We reported earlier this year that the CMA now actively considers competition disqualification orders (CDOs) in every Competition Act case that it investigates, not only in cartel cases. Procedurally, when a company is found to have infringed competition law, the CMA can apply to court for a CDO. Alternatively, the CMA can accept legally binding competition disqualification undertakings from directors (CDUs). These have the same effect. A total of 12 disqualification undertakings have been obtained by the CMA over the past three years. These have all been secured through CDUs rather than imposed by a court.
Disqualifications 11 and 12 were for Aki Stamatis and Sion Davies, directors of Fourfront. In March 2019, Fourfront settled with the CMA for bid-rigging in the CMA’s design, construction and fit-out cartel investigation. Two months later the CMA extracted CDUs from the directors involved, including Stamatis and Davies.
Stamatis and Davies subsequently applied to the High Court for permission for limited leave to continue to act as directors of certain Fourfront Group companies. And last week, the High Court granted this leave, setting aside their respective CDUs.
The judgment is notable because it is the first contested competition disqualification case to be heard so far, notwithstanding that the legislation has been on foot for over a decade. Also because it sets aside voluntary undertakings given by directors.

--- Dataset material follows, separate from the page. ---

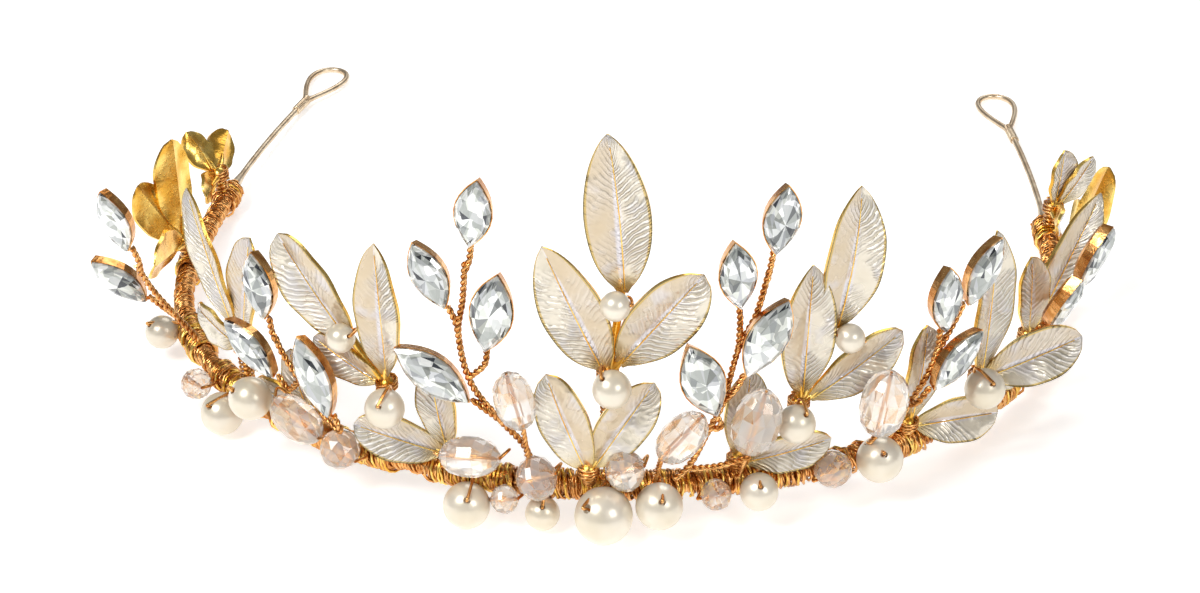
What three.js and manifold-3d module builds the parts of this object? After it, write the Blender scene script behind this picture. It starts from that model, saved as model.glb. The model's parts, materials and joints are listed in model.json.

Finally, it is important because of the implicit limits it places on the CMA’s powers. It confirms that in considering an application for leave to remain as director, the Court must balance the need of the applicant to remain a director with whether the public is sufficiently protected from a repeat of the conduct in issue. The judge emphasised that the matter was finely balanced, and that leave was not granted lightly.
Why did the Court overturn the disqualifications?
Stamatis and Davies argued that the Fourfront Group needed them to remain as directors and that the public was sufficiently protected from further infringements by extensive, robust competition compliance measures. Also, that their disqualification periods (two years, nine months and 18 months respectively) were on the lower end of the spectrum because their conduct had not been as serious. By contrast, former CEO of Fourfront, Clive Lucking, had given a CDU for four years and nine months.
The CMA’s position was that CDUs protect the public from harmful conduct by individuals and act as a deterrent to competition law infringements both generally (i.e. to directors of companies at large) and specifically (i.e. in relation to the company in question).
The High Court found that the CMA needed to balance public protection from repeat conduct against other relevant factors, including the company’s needs. In particular, the Court took into account:
- the more serious conduct of other directors of the companies involved in the cartel;
- likely redundancies (London managing director Davies’ disqualification would have resulted in the shut-down of Fourfront’s London office);
- Fourfront’s declining financial stability and significant losses in the previous financial year;
- recent internal re-organisation and a board reshuffle in response to the infringement;
- the considerable damage to Fourfront’s culture and cohesion caused by disqualification of Stamatis (the company’s Chairman);
- Fourfront’s new compliance and training policies; and
- the introduction of a new non-executive director (a particularly important safeguard and condition of the order).
The CMA has been actively flexing its disqualification muscles, after a decade without use. And, at a time when director disqualification ranks as the CMA’s preferred personal enforcement tool (more so than the criminal cartel offence, following a series of Court defeats), the Court’s judgment seems somewhat of a course correction for the CMA. In effect, the judgment suggests that over-application of CDUs within an individual company coupled with cooperation with the CMA and a new compliance culture can override the CMA’s pursuit of voluntary undertakings. In the present case, 3 of 5 directors of a small group of companies were disqualified, which was considered to damage the group’s operations as a whole.
Competition enforcement can take its toll on companies. This can take the form of hefty fines, damages claims, reputational loss, and personal consequences for employees involved, including disqualification and jail time. So, there is often a need, especially for smaller firms but also larger firms where the conduct occurs at management level, to re-shape their leadership team and top-down culture following anti-competitive conduct. In the fit-out cartel, the illegal behaviour was systemic and had continued for years. Fourfront took significant steps to address the issue and focussed heavily on compliance. The High Court showed sympathy for this, albeit stressing the particular circumstances of the case. The judgment strengthens the role of non-executive directors as an independent safeguard and reinforces the value of competition compliance programmes.
Periodic internal audits, regular discussion of ethics and compliance at board-level and accountability to an independent director take on new importance.